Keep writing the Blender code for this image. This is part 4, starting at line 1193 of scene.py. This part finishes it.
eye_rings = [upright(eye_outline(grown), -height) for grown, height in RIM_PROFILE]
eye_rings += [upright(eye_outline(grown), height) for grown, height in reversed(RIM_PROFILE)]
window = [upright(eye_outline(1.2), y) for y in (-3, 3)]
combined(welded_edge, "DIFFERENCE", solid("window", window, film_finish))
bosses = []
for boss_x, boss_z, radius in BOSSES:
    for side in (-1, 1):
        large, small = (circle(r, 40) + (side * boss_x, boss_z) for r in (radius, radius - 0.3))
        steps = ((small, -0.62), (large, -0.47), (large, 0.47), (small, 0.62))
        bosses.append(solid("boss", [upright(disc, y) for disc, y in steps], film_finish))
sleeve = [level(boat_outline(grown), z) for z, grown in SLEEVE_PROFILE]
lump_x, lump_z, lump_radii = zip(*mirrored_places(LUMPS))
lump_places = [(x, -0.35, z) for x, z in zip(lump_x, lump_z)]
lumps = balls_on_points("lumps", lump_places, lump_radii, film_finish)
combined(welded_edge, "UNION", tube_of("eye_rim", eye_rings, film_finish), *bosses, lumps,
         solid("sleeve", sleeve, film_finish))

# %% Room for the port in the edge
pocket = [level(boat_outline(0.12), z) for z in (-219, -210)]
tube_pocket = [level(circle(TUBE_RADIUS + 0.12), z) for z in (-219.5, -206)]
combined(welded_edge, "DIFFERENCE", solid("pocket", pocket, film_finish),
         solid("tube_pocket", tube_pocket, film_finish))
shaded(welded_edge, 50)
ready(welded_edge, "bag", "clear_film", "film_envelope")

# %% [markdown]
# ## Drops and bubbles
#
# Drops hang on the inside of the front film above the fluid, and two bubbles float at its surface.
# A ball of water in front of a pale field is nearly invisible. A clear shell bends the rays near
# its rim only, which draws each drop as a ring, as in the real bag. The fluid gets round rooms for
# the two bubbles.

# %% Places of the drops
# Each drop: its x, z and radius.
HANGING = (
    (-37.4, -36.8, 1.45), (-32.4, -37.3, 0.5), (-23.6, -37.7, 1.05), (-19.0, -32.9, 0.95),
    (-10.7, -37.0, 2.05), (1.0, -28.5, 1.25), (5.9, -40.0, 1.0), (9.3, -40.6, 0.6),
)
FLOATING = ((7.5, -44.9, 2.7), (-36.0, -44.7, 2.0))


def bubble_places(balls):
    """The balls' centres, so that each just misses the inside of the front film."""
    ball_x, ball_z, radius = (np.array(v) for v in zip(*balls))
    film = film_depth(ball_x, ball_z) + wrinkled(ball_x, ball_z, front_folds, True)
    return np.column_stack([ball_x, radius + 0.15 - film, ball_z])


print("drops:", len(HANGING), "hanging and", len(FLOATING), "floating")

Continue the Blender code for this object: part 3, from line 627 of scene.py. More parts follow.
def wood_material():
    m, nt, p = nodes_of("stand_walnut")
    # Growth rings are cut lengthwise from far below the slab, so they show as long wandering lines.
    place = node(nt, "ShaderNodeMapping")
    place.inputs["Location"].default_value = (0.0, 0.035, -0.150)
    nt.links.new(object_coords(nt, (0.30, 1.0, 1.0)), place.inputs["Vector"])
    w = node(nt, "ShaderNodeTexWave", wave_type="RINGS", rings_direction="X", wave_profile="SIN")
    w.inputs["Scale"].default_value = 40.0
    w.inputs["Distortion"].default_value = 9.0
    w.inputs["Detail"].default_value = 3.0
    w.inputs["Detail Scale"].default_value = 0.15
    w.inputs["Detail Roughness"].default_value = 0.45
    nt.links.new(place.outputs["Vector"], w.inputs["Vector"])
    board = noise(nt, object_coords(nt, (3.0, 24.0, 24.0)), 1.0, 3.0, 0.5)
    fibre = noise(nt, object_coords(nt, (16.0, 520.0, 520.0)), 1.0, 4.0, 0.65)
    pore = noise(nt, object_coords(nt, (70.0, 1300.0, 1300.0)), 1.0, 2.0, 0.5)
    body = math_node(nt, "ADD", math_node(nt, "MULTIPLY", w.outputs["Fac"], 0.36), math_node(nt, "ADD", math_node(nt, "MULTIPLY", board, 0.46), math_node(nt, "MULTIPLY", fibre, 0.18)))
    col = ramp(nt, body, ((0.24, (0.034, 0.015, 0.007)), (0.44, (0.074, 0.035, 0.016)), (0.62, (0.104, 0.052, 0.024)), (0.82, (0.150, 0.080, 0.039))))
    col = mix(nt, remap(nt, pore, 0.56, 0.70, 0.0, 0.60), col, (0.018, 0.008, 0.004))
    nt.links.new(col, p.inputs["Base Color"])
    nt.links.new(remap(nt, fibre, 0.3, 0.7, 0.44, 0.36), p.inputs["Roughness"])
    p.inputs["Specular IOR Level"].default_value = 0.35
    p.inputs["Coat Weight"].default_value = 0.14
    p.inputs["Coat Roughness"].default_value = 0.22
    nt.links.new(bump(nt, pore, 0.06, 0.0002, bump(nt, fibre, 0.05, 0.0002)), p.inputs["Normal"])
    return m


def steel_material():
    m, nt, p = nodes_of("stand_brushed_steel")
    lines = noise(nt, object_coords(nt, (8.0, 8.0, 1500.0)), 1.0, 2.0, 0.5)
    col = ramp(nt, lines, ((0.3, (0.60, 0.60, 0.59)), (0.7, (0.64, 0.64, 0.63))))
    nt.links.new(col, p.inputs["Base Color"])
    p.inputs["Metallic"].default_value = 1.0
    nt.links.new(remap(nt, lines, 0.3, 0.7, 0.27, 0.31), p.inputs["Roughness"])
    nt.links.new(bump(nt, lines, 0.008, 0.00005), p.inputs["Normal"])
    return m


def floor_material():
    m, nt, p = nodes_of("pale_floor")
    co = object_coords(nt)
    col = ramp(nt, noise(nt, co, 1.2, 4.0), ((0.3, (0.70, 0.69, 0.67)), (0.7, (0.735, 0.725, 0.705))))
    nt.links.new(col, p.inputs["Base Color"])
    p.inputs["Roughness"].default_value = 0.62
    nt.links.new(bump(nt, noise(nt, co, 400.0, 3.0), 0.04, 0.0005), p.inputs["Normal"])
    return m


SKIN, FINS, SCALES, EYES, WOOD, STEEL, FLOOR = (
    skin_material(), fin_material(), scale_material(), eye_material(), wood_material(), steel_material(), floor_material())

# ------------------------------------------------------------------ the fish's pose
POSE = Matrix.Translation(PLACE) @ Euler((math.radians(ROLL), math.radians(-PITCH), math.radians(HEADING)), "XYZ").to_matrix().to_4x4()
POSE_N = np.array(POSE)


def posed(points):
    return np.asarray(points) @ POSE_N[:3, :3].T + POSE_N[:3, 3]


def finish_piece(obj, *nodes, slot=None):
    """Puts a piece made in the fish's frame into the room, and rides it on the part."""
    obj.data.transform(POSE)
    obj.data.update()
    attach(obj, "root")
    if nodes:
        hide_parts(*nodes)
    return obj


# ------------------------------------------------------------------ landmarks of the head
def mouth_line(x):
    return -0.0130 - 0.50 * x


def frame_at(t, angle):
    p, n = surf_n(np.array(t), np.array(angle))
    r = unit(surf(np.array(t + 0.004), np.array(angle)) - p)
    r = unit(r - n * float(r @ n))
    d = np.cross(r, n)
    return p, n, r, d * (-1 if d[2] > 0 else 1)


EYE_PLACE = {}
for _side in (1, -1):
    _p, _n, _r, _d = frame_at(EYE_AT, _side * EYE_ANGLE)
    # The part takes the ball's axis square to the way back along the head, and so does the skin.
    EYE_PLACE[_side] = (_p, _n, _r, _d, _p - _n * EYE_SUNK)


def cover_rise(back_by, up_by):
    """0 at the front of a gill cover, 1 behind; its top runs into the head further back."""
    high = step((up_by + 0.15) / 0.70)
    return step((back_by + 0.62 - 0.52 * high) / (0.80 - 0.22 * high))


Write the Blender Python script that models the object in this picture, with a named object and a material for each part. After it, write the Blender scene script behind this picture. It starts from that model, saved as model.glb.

*Instructions to follow:*
In the records above, find the line containing "hide_parts(*nodes)"; please retype it and every line after it through the last line, exactly and with nothing else.

*Exercise solution:*
        hide_parts(*nodes)
    return obj


# ------------------------------------------------------------------ landmarks of the head
def mouth_line(x):
    return -0.0130 - 0.50 * x


def frame_at(t, angle):
    p, n = surf_n(np.array(t), np.array(angle))
    r = unit(surf(np.array(t + 0.004), np.array(angle)) - p)
    r = unit(r - n * float(r @ n))
    d = np.cross(r, n)
    return p, n, r, d * (-1 if d[2] > 0 else 1)


EYE_PLACE = {}
for _side in (1, -1):
    _p, _n, _r, _d = frame_at(EYE_AT, _side * EYE_ANGLE)
    # The part takes the ball's axis square to the way back along the head, and so does the skin.
    EYE_PLACE[_side] = (_p, _n, _r, _d, _p - _n * EYE_SUNK)


def cover_rise(back_by, up_by):
    """0 at the front of a gill cover, 1 behind; its top runs into the head further back."""
    high = step((up_by + 0.15) / 0.70)
    return step((back_by + 0.62 - 0.52 * high) / (0.80 - 0.22 * high))


Write the Blender Python script that models the object in this picture, with a named object and a material for each part. After it, write the Blender scene script behind this picture. It starts from that model, saved as model.glb.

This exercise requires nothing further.